Thompson reported that Castleton hustled to keep up with miners’ needs as they worked veins in the La Sal Mountains, freight companies were kept busy, and a large general store, hotel, restaurant, livery stable, blacksmith shop, “Plug Hat” Kelly’s saloon and a deputy sheriff soon occupied the site. Other researchers reported claims of Castleton also boasting cobbler shops, a livery stable, a second saloon, doctor’s and mine offices, a Sunday school, post office and several homes, though some of the structures may actually have been located in the greater Castle Valley area.


Vegetation nearly obscures ruins of rock structure built in 1880s.
Photo by Vicki Barker

Thompson termed Castleton a two-time loser after the mining-camp-turned-townsite suffered mass evacuation in the great financial panic of 1907 that closed hardrock mines and put miners out of work. The town that once competed with Moab for title as “county seat” had a population count of only 30 residents by 1930. After the cattlemen who provided any remaining financial support also moved on in the 1900s, the town reportedly died.

However, researcher Richard Fike, an archaeologist with the Museum of the Mountain West in Montrose, concluded in consultation with the BLM and Grand Historic Preservation Specialists group in Durango, that various remaining structures at the site are eligible for nomination to the National Register of Historic Places -- especially remains of a large stone ranch house that came to be known as the “Rock Castle”.

Occupants who reportedly called Castleton home included prospector Doby Brown in the late 1870s or 1880s (A History of Grand County, by Richard Firmage); John (or “Jack”) Welsh until his death in 1913; and J.E. Cooley, who sold the ranch in 1921 to Don and Max Taylor. Don Taylor sold the property to the BLM in 1945 when the agency was still referred to as the General Land Office.

Currently, D.L. Taylor, a member of the Grand County Historical Preservation Commission, is helping the Historical Sites and Places Committee research Castleton’s history from the period the Taylors lived there. Input from others acquainted with Castleton history is welcome.

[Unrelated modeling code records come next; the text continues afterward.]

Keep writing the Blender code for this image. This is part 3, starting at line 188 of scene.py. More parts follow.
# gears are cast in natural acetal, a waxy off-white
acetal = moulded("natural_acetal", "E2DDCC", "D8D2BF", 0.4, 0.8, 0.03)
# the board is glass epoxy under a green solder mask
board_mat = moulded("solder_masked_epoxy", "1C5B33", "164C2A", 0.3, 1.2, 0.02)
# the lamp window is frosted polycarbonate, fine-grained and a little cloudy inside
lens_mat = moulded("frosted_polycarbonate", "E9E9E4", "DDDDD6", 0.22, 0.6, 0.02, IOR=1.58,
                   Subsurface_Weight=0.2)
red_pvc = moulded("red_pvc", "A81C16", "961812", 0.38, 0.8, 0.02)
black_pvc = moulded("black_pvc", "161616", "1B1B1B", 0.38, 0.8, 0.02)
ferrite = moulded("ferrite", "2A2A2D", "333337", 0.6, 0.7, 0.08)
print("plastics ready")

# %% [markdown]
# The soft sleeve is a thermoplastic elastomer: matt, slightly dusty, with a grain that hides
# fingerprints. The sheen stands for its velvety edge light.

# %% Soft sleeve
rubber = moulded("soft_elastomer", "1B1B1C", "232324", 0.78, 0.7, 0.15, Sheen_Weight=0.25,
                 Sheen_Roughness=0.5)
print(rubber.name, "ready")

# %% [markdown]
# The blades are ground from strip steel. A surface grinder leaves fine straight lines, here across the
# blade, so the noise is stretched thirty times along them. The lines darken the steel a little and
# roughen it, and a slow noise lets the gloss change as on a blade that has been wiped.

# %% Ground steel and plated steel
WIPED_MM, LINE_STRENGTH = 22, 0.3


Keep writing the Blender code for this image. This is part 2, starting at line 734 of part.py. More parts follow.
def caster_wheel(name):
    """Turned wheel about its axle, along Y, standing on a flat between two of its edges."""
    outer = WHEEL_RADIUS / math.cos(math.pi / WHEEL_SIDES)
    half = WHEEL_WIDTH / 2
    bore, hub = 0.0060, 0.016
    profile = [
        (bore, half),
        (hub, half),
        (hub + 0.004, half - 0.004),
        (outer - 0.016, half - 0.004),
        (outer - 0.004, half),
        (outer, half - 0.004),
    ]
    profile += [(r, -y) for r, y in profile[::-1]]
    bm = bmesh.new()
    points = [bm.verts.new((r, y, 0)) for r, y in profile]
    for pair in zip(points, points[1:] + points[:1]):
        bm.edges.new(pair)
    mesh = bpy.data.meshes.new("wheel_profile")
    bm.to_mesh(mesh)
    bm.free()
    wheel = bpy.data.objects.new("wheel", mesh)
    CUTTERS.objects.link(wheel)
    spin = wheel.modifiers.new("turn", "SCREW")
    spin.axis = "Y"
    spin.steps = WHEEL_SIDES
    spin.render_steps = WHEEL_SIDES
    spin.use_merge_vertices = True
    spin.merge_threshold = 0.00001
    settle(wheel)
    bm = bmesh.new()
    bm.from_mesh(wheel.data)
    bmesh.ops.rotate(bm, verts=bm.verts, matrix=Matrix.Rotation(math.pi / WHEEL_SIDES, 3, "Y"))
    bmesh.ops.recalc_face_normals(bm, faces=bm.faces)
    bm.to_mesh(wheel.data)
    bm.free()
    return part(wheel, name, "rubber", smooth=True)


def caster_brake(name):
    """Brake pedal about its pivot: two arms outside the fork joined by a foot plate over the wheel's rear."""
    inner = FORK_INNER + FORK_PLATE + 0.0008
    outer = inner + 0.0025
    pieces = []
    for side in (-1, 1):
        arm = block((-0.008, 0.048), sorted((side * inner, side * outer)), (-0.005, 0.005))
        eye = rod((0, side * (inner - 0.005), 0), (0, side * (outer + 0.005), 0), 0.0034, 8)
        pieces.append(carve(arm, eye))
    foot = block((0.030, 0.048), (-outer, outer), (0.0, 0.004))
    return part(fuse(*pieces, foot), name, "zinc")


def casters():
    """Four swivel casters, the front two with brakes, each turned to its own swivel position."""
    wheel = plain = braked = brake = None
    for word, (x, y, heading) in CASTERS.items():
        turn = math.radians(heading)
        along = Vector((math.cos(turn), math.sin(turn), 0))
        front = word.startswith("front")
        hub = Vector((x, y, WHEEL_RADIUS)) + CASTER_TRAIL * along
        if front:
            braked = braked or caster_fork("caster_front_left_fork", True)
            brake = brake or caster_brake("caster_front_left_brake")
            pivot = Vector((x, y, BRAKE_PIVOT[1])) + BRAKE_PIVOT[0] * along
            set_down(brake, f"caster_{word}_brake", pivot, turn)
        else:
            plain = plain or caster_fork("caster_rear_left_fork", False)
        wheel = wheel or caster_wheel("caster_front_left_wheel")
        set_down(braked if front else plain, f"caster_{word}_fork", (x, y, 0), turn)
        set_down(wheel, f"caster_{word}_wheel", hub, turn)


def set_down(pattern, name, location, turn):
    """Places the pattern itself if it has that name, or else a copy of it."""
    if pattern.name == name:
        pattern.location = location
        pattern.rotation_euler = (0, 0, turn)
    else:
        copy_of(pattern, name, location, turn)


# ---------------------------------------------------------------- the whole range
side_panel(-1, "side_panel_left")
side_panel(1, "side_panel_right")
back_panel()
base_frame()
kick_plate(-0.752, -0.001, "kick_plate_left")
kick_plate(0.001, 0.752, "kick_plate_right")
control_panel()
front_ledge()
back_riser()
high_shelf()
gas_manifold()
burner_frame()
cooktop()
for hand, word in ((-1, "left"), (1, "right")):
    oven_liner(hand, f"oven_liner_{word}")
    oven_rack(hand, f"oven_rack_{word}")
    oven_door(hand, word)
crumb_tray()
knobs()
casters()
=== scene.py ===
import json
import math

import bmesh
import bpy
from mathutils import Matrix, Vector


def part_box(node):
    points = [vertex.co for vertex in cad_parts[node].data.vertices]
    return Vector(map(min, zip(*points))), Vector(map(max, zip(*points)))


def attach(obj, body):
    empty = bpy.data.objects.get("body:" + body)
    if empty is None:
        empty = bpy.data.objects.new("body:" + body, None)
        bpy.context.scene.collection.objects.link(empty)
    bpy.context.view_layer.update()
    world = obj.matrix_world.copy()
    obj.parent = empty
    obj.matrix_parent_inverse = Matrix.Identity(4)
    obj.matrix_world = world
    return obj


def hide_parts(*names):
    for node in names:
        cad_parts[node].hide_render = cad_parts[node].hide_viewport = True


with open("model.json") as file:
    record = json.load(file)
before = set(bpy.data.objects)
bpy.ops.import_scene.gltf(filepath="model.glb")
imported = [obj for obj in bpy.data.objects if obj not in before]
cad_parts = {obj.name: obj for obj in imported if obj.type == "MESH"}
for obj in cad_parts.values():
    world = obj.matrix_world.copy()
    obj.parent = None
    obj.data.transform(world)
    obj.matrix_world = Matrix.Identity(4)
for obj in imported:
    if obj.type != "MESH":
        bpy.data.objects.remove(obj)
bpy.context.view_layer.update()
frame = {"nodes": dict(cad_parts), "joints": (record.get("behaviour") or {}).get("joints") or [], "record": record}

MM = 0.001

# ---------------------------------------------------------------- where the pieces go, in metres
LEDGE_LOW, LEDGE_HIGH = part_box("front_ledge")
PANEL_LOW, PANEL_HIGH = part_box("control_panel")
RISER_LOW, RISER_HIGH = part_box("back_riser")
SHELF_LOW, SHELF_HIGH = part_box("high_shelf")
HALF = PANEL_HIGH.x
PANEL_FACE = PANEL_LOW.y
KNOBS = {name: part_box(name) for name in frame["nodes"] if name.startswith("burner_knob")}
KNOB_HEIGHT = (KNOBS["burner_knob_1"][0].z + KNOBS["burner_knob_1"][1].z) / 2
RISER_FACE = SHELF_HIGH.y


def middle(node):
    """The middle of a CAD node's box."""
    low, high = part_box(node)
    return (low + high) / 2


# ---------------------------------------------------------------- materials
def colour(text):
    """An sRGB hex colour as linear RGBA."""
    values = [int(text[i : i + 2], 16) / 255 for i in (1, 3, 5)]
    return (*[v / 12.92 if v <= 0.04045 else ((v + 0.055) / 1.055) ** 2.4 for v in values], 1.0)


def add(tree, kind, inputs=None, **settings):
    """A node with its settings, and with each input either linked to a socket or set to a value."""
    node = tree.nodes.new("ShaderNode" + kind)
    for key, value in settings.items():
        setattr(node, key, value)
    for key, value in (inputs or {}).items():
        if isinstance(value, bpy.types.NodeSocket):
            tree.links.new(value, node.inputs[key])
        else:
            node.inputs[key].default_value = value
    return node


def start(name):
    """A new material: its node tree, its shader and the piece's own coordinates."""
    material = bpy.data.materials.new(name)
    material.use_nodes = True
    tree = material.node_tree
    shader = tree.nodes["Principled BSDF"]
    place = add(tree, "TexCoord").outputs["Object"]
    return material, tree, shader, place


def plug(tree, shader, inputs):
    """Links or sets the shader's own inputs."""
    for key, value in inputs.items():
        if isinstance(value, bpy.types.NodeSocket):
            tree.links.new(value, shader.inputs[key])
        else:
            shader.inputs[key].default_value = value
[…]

Photo courtesy of the Bureau of Land Management (BLM)

About 28 miles northeast of Moab, little remains of the dramatic rock castle, a nearby dugout and other remnants of Castleton. What can barely be seen of the 31 ½ x 32-foot sandstone structure is about half the height of the original 12-foot-high walls, and is now almost totally obscured by dense sage and rabbit brush, pinyon trees and other vegetation; and difficult to access through communities of cactus and the steep banks of Spring Creek, a tributary of Castle Creek.

Consultants on the assessment of potential for restoring some or all of the ranch complex warned that emergency repairs are needed or, in the short term, stabilization at minimum is needed to save the rock castle from total collapse, although the rock foundation is in excellent shape and the walls are “generally” intact.

The rock castle is the only standing remnant of the area’s earliest mining and ranching boom, and, being in public ownership, offers interpretive potential as part of a larger Millenium Trail designation that includes the Kokopelli Mountain Bike Trail and associated campgrounds and historic sites along the way, the BLM study concluded. The county’s historical board has listed the rock castle historical nomination as a priority project for several years.